A hand recount in the nation’s first ranked-choice election for a seat in the U.S. Congress began Thursday morning in Augusta.
Workers from the Maine Secretary of State’s Office gathered in a converted conference room and started the arduous task of hand counting 300,000 ballots in a race that saw Democratic challenger Jared Golden beat incumbent Republican Bruce Poliquin by about 3,500 votes.
The process, if it goes until completed, could take as long as four weeks. Poliquin asked for the recount on Monday, Nov. 26 after Golden was declared the winner of the race.
The ranked-choice election, the result of a ballot box law passed by Maine voters in 2016 and affirmed in June when voters blocked its repeal, is unprecedented in U.S. history – as is the recount itself.
Poliquin, along with three Republican voters, is also suing Secretary of State Matthew Dunlap in federal court to ask a judge to either declare Poliquin the election winner based on the plurality of votes he received in the first round tabulation of the results, or to order another elections.
Maine’s ranked-choice ballot law allows voters to designate second and third choices on their ballots. Those preferences only come into play if no candidate receives majority support on the first vote tally. In such situations, the candidate with the fewest votes is eliminated and their supporters’ votes are reallocated to the candidates they ranked second.
That process continues – with candidates eliminated from the bottom up – until one candidate secures a majority, 50 percent of the votes plus one.
While Poliquin led the vote count after the first round, he was short of 50 percent. That allowed Golden to pull ahead after two independent candidates were eliminated and their supporters’ second- and third-choice votes were redistributed.
Attorneys for Poliquin, Golden, Dunlap and another independent candidate who lost the race were before U.S. District Court Judge Lance Walker Wednesday in Bangor. They delivered oral arguments and heard testimony from an expert witness hired by Poliquin’s team to discount the voting process, which allows voters to rank candidates by preference. The process is considered to be an instant runoff election, without the necessity of a separate, special election.

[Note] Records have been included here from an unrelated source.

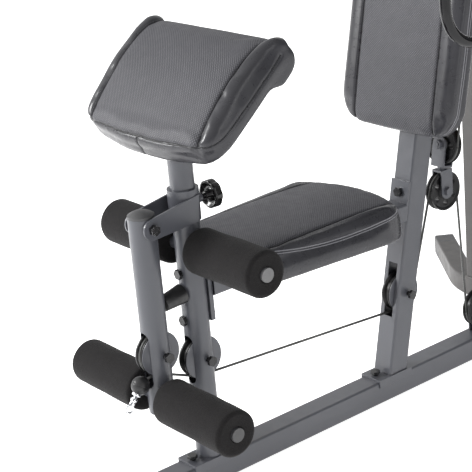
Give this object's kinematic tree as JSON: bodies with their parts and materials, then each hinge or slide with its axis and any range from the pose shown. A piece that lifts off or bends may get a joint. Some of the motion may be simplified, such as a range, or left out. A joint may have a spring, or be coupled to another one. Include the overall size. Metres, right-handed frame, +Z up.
{
  "type": "multi station home gym",
  "caption": "Home gym with leg developer, preacher curl pad, seat and backrest, press and butterfly arms, lat pull-down and a pin-selected weight stack.",
  "frame": {"origin": "on the floor, under the middle of the whole machine's box", "axes": "+Z up, +X to the seated user's left, the user faces -Y"},
  "size_m": [0.9714, 1.535, 2.04],
  "materials": {
    "frame_paint": "satin blue-grey powder coat",
    "rear_paint": "satin warm grey powder coat",
    "arm_paint": "gloss black paint",
    "cap_plastic": "matte grey",
    "pad_leather": "dark grey embossed leatherette",
    "foam": "matte closed-cell foam",
    "pulley_plastic": "black nylon",
    "black_rubber": "matte",
    "cable_coat": "dark PVC coat over steel cable",
    "black_bolt": "black zinc",
    "chrome": "polished",
    "knob_plastic": "glossy black",
    "board": "plywood",
    "plate_iron": "black paint"
  },
  "bodies": {
    "root": {"base_beam": "frame_paint", "front_stabiliser": "frame_paint", "rear_stabiliser": "rear_paint", "end_caps": "cap_plastic", "rear_posts": "rear_paint", "top_cross_tube": "rear_paint", "top_boom": "rear_paint", "guide_rods": "chrome", "main_upright": "frame_paint", "front_post": "frame_paint", "mounting_plates": "frame_paint", "lever_bracket": "frame_paint", "upper_spindle": "frame_paint", "upper_spindle_caps": "cap_plastic", "rubber_stops": "black_rubber", "seat_frame": "frame_paint", "cushion_boards": "board", "seat_pad": "pad_leather", "backrest_pad": "pad_leather", "pivot_bolt": "chrome", "pulley_cheeks": "frame_paint", "frame_bolts": "black_bolt", "low_cable": "cable_coat", "high_cable": "cable_coat", "resting_plates": "plate_iron"},
    "leg_lever": {"leg_lever": "frame_paint", "lower_spindle": "frame_paint", "lower_spindle_caps": "cap_plastic", "lever_fittings": "frame_paint", "low_cable_stop": "black_rubber"},
    "low_snap_hook": {"low_snap_hook": "chrome"},
    "lower_roller_left": {"lower_roller_left": "foam"},
    "lower_roller_right": {"lower_roller_right": "foam"},
    "upper_roller_left": {"upper_roller_left": "foam"},
    "upper_roller_right": {"upper_roller_right": "foam"},
    "lever_pulley": {"lever_pulley": "pulley_plastic"},
    "post_pulley": {"post_pulley": "pulley_plastic"},
    "upright_pulley": {"upright_pulley": "pulley_plastic"},
    "base_pulley": {"base_pulley": "pulley_plastic"},
    "floating_block": {"floating_block": "frame_paint"},
    "block_lower_pulley": {"block_lower_pulley": "pulley_plastic"},
    "block_upper_pulley": {"block_upper_pulley": "pulley_plastic"},
    "rear_top_pulley": {"rear_top_pulley": "pulley_plastic"},
    "side_top_pulley": {"side_top_pulley": "pulley_plastic"},
    "lat_front_pulley": {"lat_front_pulley": "pulley_plastic"},
    "weight_stack": {"top_plate": "plate_iron", "lifted_plates": "plate_iron"},
    "selector_pin": {"selector_pin": "black_bolt"},
    "preacher": {"preacher_post": "frame_paint", "preacher_pad": "pad_leather"},
    "locking_knob": {"locking_knob": "knob_plastic"},
    "press_arm": {"press_arm": "arm_paint"},
    "butterfly_arm_left": {"butterfly_arm_left": "arm_paint", "handle_left": "arm_paint"},
    "butterfly_arm_right": {"butterfly_arm_right": "arm_paint", "handle_right": "arm_paint"},
    "arm_pad_left": {"arm_pad_left": "foam"},
    "arm_pad_right": {"arm_pad_right": "foam"},
    "lat_hook": {"lat_hook": "chrome"},
    "lat_bar": {"lat_bar": "chrome"}
  },
  "joints": [
    {"name": "weight_stack_lift", "type": "slide", "parent": "root", "child": "weight_stack", "axis": [0, 0, 1], "range_m": [0, 0.445], "deforming": ["low_cable", "high_cable"]},
    {"name": "leg_lever_swing", "type": "hinge", "parent": "root", "child": "leg_lever", "pos_m": [0, -0.48949, 0.5416], "axis": [-1, 0, 0], "range_deg": [0, 88.72]},
    {"name": "floating_block_travel", "type": "slide", "parent": "root", "child": "floating_block", "axis": [0, 0, -1], "range_m": [0, 0.2235]},
    {"name": "post_pulley_spin", "type": "hinge", "parent": "root", "child": "post_pulley", "pos_m": [0, -0.39649, 0.257], "axis": [1, 0, 0], "range_deg": [-655, 0]},
    {"name": "upright_pulley_spin", "type": "hinge", "parent": "root", "child": "upright_pulley", "pos_m": [0, 0.12451, 0.22], "axis": [1, 0, 0], "range_deg": [-655, 0]},
    {"name": "rear_top_pulley_spin", "type": "hinge", "parent": "root", "child": "rear_top_pulley", "pos_m": [0, 0.55751, 1.85], "axis": [1, 0, 0], "range_deg": [-655, 0]},
    {"name": "block_lower_pulley_spin", "type": "hinge", "parent": "floating_block", "child": "block_lower_pulley", "pos_m": [0, 0.26351, 0.402], "axis": [1, 0, 0], "range_deg": [0, 328]},
    {"name": "block_upper_pulley_spin", "type": "hinge", "parent": "floating_block", "child": "block_upper_pulley", "pos_m": [0, 0.27051, 0.501], "axis": [0, 0.9847, -0.1745], "range_deg": [-328, 0]},
    {"name": "lever_pulley_spin", "type": "hinge", "parent": "leg_lever", "child": "lever_pulley", "pos_m": [0, -0.49049, 0.2976], "axis": [1, 0, 0], "continuous": true},
    {"name": "base_pulley_spin", "type": "hinge", "parent": "root", "child": "base_pulley", "pos_m": [0, 0.36151, 0.105], "axis": [1, 0, 0], "continuous": true},
    {"name": "side_top_pulley_spin", "type": "hinge", "parent": "root", "child": "side_top_pulley", "pos_m": [0.03656, 0.47848, 1.906], "axis": [0.998, -0.0616, 0.0109], "continuous": true},
    {"name": "lat_front_pulley_spin", "type": "hinge", "parent": "root", "child": "lat_front_pulley", "pos_m": [0.0024, -0.06757, 1.906], "axis": [0.9981, -0.0617, 0], "continuous": true},
    {"name": "lower_roller_left_spin", "type": "hinge", "parent": "leg_lever", "child": "lower_roller_left", "pos_m": [0.135, -0.49849, 0.215], "axis": [1, 0, 0], "continuous": true},
    {"name": "lower_roller_right_spin", "type": "hinge", "parent": "leg_lever", "child": "lower_roller_right", "pos_m": [-0.135, -0.49849, 0.215], "axis": [1, 0, 0], "continuous": true},
    {"name": "upper_roller_left_spin", "type": "hinge", "parent": "root", "child": "upper_roller_left", "pos_m": [0.13, -0.39949, 0.478], "axis": [1, 0, 0], "continuous": true},
    {"name": "upper_roller_right_spin", "type": "hinge", "parent": "root", "child": "upper_roller_right", "pos_m": [-0.13, -0.39949, 0.478], "axis": [1, 0, 0], "continuous": true},
    {"name": "low_snap_hook_swing", "type": "hinge", "parent": "leg_lever", "child": "low_snap_hook", "pos_m": [0, -0.55223, 0.22494], "axis": [1, 0, 0], "range_deg": [-20, 25]},
    {"name": "selector_pin_pull", "type": "slide", "parent": "weight_stack", "child": "selector_pin", "axis": [0, 1, 0], "range_m": [0, 0.06]},
    {"name": "preacher_height", "type": "slide", "parent": "root", "child": "preacher", "axis": [0, 0, 1], "range_m": [0, 0.06]},
    {"name": "locking_knob_turn", "type": "hinge", "parent": "root", "child": "locking_knob", "pos_m": [0, -0.33749, 0.5605], "axis": [0, 1, 0], "continuous": true},
    {"name": "press_arm_swing", "type": "hinge", "parent": "root", "child": "press_arm", "pos_m": [0, 0.36751, 1.65], "axis": [-1, 0, 0], "range_deg": [0, 35]},
    {"name": "butterfly_left_swing", "type": "hinge", "parent": "press_arm", "child": "butterfly_arm_left", "pos_m": [0.13, 0.16251, 1.65], "axis": [0, 0, -1], "range_deg": [-38, 60]},
    {"name": "butterfly_right_swing", "type": "hinge", "parent": "press_arm", "child": "butterfly_arm_right", "pos_m": [-0.13, 0.16251, 1.65], "axis": [0, 0, 1], "range_deg": [0, 98]},
    {"name": "arm_pad_left_spin", "type": "hinge", "parent": "butterfly_arm_left", "child": "arm_pad_left", "pos_m": [0.34, 0.08251, 1.23], "axis": [0, 0, 1], "continuous": true},
    {"name": "arm_pad_right_spin", "type": "hinge", "parent": "butterfly_arm_right", "child": "arm_pad_right", "pos_m": [-0.34473, 0.22876, 1.23], "axis": [0, 0, 1], "continuous": true},
    {"name": "lat_bar_pull", "type": "slide", "parent": "root", "child": "lat_hook", "axis": [0, 0, -1], "range_m": [0, 0.4]},
    {"name": "lat_bar_tilt", "type": "hinge", "parent": "lat_hook", "child": "lat_bar", "pos_m": [0, -0.10649, 1.724], "axis": [0, 1, 0], "range_deg": [-20, 20]}
  ],
  "couplings": [
    {"joint": "leg_lever_swing", "follows": "weight_stack_lift", "rad_per_m": 3.4602},
    {"joint": "floating_block_travel", "follows": "weight_stack_lift", "ratio": 0.5},
    {"joint": "post_pulley_spin", "follows": "weight_stack_lift", "rad_per_m": -25.641},
    {"joint": "upright_pulley_spin", "follows": "weight_stack_lift", "rad_per_m": -25.641},
    {"joint": "rear_top_pulley_spin", "follows": "weight_stack_lift", "rad_per_m": -25.641},
    {"joint": "block_lower_pulley_spin", "follows": "weight_stack_lift", "rad_per_m": 12.821},
    {"joint": "block_upper_pulley_spin", "follows": "weight_stack_lift", "rad_per_m": -12.821}
  ]
}
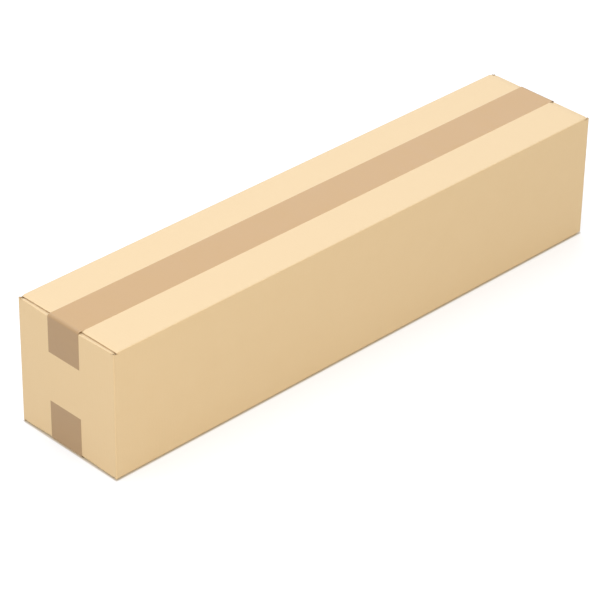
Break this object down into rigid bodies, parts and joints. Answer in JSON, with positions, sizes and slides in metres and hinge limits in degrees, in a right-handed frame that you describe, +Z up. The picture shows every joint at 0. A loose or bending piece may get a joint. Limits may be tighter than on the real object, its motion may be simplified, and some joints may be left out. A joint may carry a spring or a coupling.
{
  "type": "long shipping box",
  "caption": "Long square-section slotted carton of single-wall corrugated board, closed flat and sealed along its top and bottom seams with brown packing tape.",
  "frame": {"origin": "middle of the base, on the ground plane, at the centre of the bounding box in X and Y", "axes": "+X along the box, towards the end with the glued corner; +Y across it, towards the back side wall; +Z up"},
  "size_m": [0.7502, 0.154, 0.1609],
  "materials": {
    "kraft_board": "plain brown kraft liner, matt",
    "packing_tape": "smooth brown film, satin"
  },
  "bodies": {
    "root": {"carton": "kraft_board", "top_tape": "packing_tape", "bottom_tape": "packing_tape"}
  },
  "joints": []
}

Teams of attorneys and recount participants from both campaigns began the methodical and laborious process of hand-counting ballots town by town, setting aside any “disputed ballots.” The process will repeat itself for each round of ranked-choice voting as the teams hand-tabulate the second- and third-choice preferences of voters whose candidates were eliminated from contention.
“It’s a boring kind of a rote job, you are just looking at little black dots,” Ben Grant, an attorney working on the recount for the Golden campaign told reporters Thursday.
Grant said he did not believe the recount would change the outcome but Golden’s campaign was amenable to the process for the sake of establishing confidence in Maine’s election processes.
“I think it’s important that people trust that elections are fair and are conducted above board,” Grant said. “It’s an unfortunate delay but it does help with the public trust in the process.”
Josh Tardy, an attorney for Poliquin, said so far, only minor irregularities had been found, things like stray markings on ballots but nothing that revealed any serious problems with the balloting.
“This will be an important check to see how the ranked choice tabulation that was done by a computer bears out when the actual votes are counted by real humans,” Tardy said. Poliquin paid a $5,000 deposit to start the process and will be charged for the state’s full costs of the recount if the result of the election does not change. Poliquin and his supporters have argued the hand recount is necessary because the state used a secretive computer software that depended on “artificial intelligence” and a “black box” system that is not transparent.
But supporters of the process and of Golden have said that while Poliquin is within his rights to ask for the recount, the rhetoric used to make the request seeks to undermine confidence in Maine’s election systems.
Once started, Poliquin could ask to stop the recount if he believes he won’t overcome the more than 3,500-vote deficit by which he lost when results were announced in November.
Meanwhile, Jason Savage, the executive director of the Maine Republican Party, Thursday issued a press release highlighting the sworn statements of voters from coastal towns in Maine’s 1st Congressional District who are claiming they received a ballot for the 2nd District when they voted. One voter, Paula Reny, of Boothbay said her ballot included the names of candidates running in both congressional districts.
But Kristen Muszynski, a spokeswoman for Maine Secretary of State Matthew Dunlap, said the ballot tabulating machines were programmed to only accept ballots from the correct district. Muszynski said the machines are tested to ensure they are working before the start of an election and a ballot that was incorrect for the municipality would have been rejected.
“In hand count towns, counters would see that the candidates on that ballot are incorrect and they would not count votes in that race either,” Muszynski said.
Savage highlighted voters in four towns: Boothbay, Boothbay Harbor, Edgecomb and Trevett. Both Boothbay and Boothbay Harbor use tabulating machines while the two other towns hand count.
Michelle Farnham, the town clerk for Boothbay Harbor, said there no reports of incorrect ballots in her town on Election Day. Farnham also said no ballots were rejected by the town’s tabulation machines either.
“It would have spit the ballots out if they were incorrect and we did not have any ballots spit out,” she said.